Desviando da sombra de Alan Moore

Trabalhar com o personagem apresenta dois desafios: o primeiro, lidar com uma figura que teve seu papel em “Watchmen” reavaliada nos últimos anos, ainda mais com sua associação à extrema-direita, como visto na minissérie produzida pela HBO; e, claro, a comparação com o trabalho de Alan Moore, o criador desse universo. “Amo o trabalho do Alan Moore, acho que ninguém fez quadrinhos de super-heróis melhor do que ele. Quando sugeriram (a minissérie) para mim – e na época eu já sabia que ‘Watchmen’ estava indo para a televisão -, pensei no quanto já era comparado com ele e não queria que isso acontecesse de novo”, conta. “Então quis fazer alguma coisa diferente, porque se você trabalha com personagem dele é como se você ficasse na sombra do cara.”

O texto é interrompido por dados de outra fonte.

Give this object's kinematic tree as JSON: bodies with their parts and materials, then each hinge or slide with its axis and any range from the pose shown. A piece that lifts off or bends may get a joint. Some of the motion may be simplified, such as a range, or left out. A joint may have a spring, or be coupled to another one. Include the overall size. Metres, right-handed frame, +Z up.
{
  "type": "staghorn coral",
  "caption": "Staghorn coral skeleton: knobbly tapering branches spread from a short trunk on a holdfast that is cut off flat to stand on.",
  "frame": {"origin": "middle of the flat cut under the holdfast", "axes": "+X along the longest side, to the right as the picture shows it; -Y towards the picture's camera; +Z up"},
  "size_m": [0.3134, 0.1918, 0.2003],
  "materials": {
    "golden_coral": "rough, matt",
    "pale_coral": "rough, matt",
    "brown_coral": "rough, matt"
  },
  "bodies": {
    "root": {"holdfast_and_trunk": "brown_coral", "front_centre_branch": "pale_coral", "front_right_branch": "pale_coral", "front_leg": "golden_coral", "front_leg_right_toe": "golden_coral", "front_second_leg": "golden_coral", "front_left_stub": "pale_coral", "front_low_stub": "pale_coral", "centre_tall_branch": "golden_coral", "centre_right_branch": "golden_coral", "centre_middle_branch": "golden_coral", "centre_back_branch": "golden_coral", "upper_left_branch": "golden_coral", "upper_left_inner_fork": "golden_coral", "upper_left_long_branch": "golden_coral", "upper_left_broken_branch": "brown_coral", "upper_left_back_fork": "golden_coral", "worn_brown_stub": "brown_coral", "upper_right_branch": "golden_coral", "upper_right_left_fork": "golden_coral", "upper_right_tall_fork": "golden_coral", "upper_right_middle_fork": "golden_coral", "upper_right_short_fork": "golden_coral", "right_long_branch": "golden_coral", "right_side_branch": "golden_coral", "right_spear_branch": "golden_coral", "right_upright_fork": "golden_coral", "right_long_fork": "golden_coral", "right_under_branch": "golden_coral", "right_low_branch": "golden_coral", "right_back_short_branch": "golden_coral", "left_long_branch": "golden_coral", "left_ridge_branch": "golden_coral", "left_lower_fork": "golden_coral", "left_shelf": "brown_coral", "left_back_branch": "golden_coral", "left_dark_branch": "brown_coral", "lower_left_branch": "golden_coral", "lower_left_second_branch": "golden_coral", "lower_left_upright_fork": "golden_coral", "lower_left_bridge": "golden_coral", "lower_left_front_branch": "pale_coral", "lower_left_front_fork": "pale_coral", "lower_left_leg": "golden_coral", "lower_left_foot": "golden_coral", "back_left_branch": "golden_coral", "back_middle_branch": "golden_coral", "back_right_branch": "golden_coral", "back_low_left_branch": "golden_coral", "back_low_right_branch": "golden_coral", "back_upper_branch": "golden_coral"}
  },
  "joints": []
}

“Quando assisti à minissérie, vi que era possível fazer um ótimo trabalho sem ser um remake, era uma nova linguagem para contar coisas do mundo real”, prossegue. “Vi que poderíamos fazer algo que não fosse apenas uma cópia. Não sei se todo mundo sabe, mas Rorschach é uma paródia e uma homenagem, ao mesmo tempo, do Questão e do Pacificador, que era muito conservador. O Alan Moore criou esse personagem que está nesse universo tão caótico e que acaba sendo uma âncora moral. Primeiro você acha que é o protagonista, mas depois de um tempo você percebe que esse cara é de direita, e percebemos que um cara do bem pode fazer o mal, e o cara do mal pode fazer o bem.”